I tipped my derby again, to the north and to the south, and ordered my coachman to start the gallop.

At Christmastime, the brownstones across the street were even more remote from my tenement world. Wreaths of holly appeared on the doors and in the windows, and at night I could see Christmas trees inside, glowing with the lights of candles.

The one thing I remembered that Miss Flatto had taught me, in P.S. 86, was the legend of Santa Claus. I was entranced by it, but being a young cynic, I told myself it was all a bunch of Irish malarkey.

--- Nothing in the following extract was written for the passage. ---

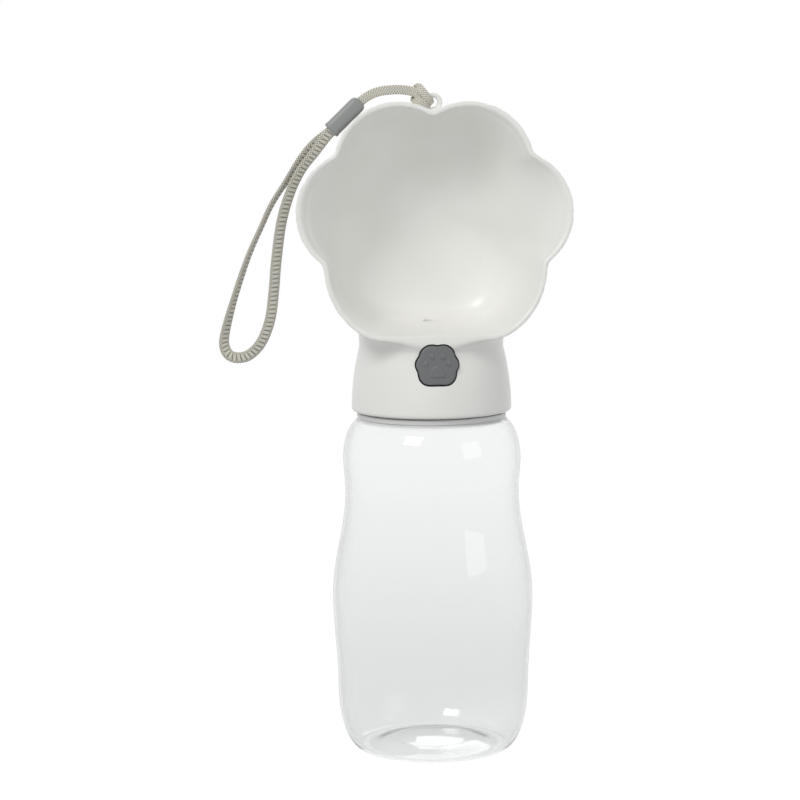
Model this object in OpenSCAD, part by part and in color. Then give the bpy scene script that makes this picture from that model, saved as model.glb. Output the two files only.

The only time anybody got presents in our family was when Uncle Al came to visit or when Frenchie happened to get paid for two suits at a crack.

Nevertheless, on the night of December 24, a month after my ninth birthday, I decided to give Santa Claus a chance to make good. I hung one of my stockings in the airshaft, pinned under the window. The airshaft, I figured, was the nearest thing to a chimney in our house. Maybe even better. A lot more room for a fat and jolly old guy to shinny down.

On Christmas morning, my stocking was still empty. I didn’t tell anybody about it. I was too ashamed of being played for a sucker.

Yet, a year later, when I saw the holly on the brownstones, and the candles flickering on the Christmas trees, I swallowed my pride and hung my stocking again. This time, to bolster my faith, I confessed to Chico that night what I had done. Chico wasn’t scornful, or even surprised. He knew all about the Christmas stocking deal. “But,” he said, “you got to figure the odds. Figure how many airshafts on 93rd Street, let alone in the rest of the city, Sandy Claus has to shinny down in one night. Then you figure he’s got to take care of the Irishers and Bohunks and Eyetalians before he gets around to the Jews. Right? So what kind of odds is that?”